Hello Humanness Heroes,
Welcome back. It is always good to gather here again, especially for a topic that sits at the very center of our lives and our leadership. Today’s reflection is titled Humaneness Is Not Neglecting the Person That You Are. Identity erosion can slip into your life without notice. In this space between pressure and expectation, the connection between humanness and leadership identity becomes clear.
When leaders lose sight of who they are, misalignment is no longer theoretical; it becomes personal. We all know the scene well; those moments when suddenly, the person looking back at you at work feels unfamiliar. We divert our focus inward today. How do we guard our essence, cultivate our identity so fiercely that when misalignment presents itself, we confront it with unmistakable clarity? At its core, this is about staying true to yourself at work, even when pressure asks you to do otherwise.
Here are two stories capturing the essence of maintaining identity in the face of conflict, embodying the courage required to stay whole when pressures dictate otherwise.
Story One: When Selina Recognized Herself Before She Lost Herself
Selina worked in a mid-sized tech firm known for its rapid pace and the equally rapid compromises that often accompanied it. Over the past year, she had been doing something many professionals rarely make time for: she was deliberately getting to know herself. She journaled consistently, practiced discernment, and learned to pause before reacting. She spent time understanding her own patterns, where her strengths came alive and where her doubts tried to silence her. Most importantly, she anchored herself around three simple truths. Her voice mattered, her boundaries were non-negotiable, and her values needed to guide her decisions, not trail behind them.
This grounding was tested on an ordinary Wednesday morning when her director called her into a meeting about an error on a recent deployment. Selina had raised concerns early. She escalated them repeatedly. She even documented them. But in that moment, the director was more committed to convenience than to honesty. He told her, “Let’s just say you didn’t escalate strongly enough. We don’t need noise right now. It will be easier to move on if we position it this way.” He said the words casually, as though altering the truth was simply a tool for operational efficiency.
Yet as those words hit her, Selina felt something deeper than frustration. She felt recognition. This was misalignment. Immediate, sharp and wholly irreconcilable with the person she had worked so hard to become. Her heart quickened, but her identity held her steady. She knew silence here would not be humility but self-abandonment, and it would signal to herself that her values could be compromised when things got inconvenient.
So she spoke carefully: “I understand the need to move forward, but I cannot agree to a version of events that distorts the truth. My escalation was documented, and I will not modify that. We can find another way to resolve this that aligns with integrity.” The room fell still. Her director was taken aback, but he backed down. She walked out with a settled heart. The situation was unpleasant, but she had protected the core of who she was. Her identity remained intact. Her humanness remained present.
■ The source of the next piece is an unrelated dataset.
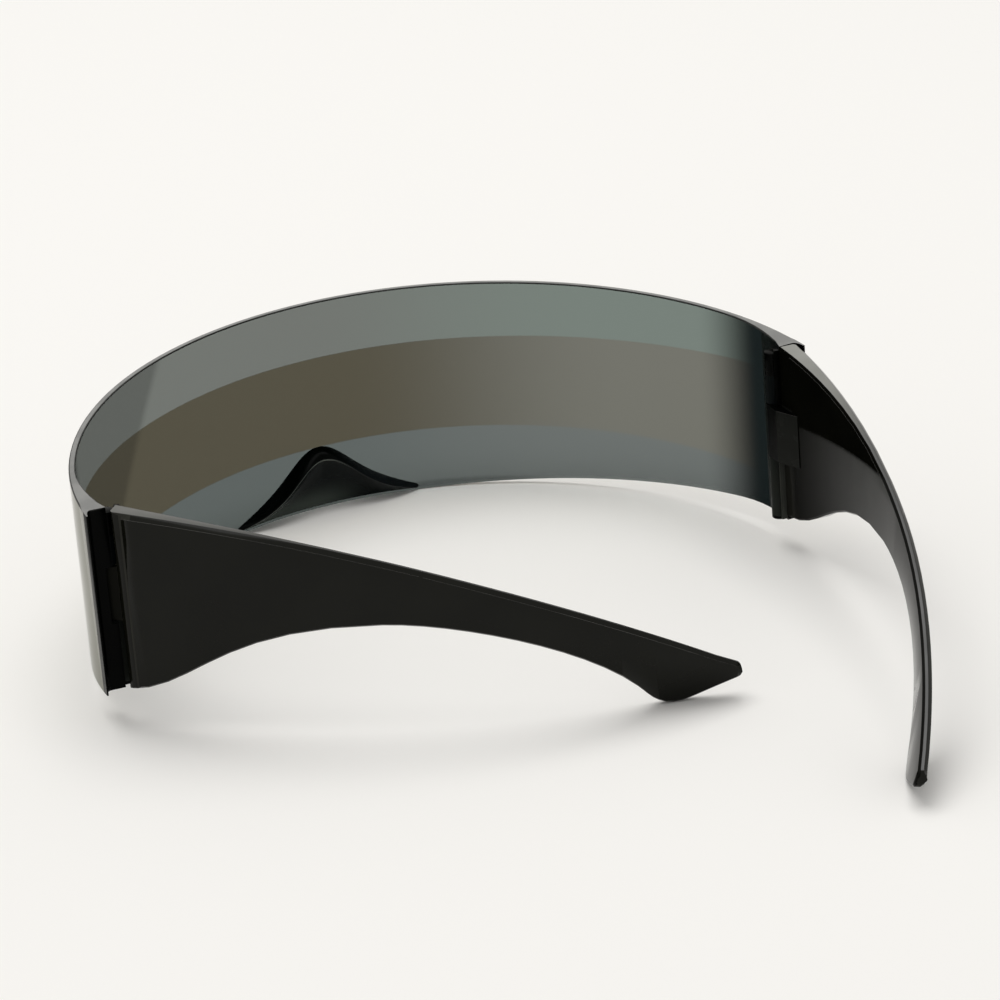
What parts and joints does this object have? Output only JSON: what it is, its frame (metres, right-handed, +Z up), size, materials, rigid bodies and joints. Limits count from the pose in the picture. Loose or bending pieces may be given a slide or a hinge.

Her voice stayed rooted in truth.
Story Two: When Deji Refused to Shrink Himself
Deji served as a project lead at a financial services company that prided itself on collaboration, though it often masked conformity. He had been on a journey of intentional self-discovery, investing in coaching, reading widely and engaging in honest self-inquiry. He wanted to understand his tendencies, his strengths and the places where fear quietly shaped his decisions. Over time, this inner work brought him a sense of steadiness. He was becoming someone who could recognize misalignment not by logic alone but by instinct.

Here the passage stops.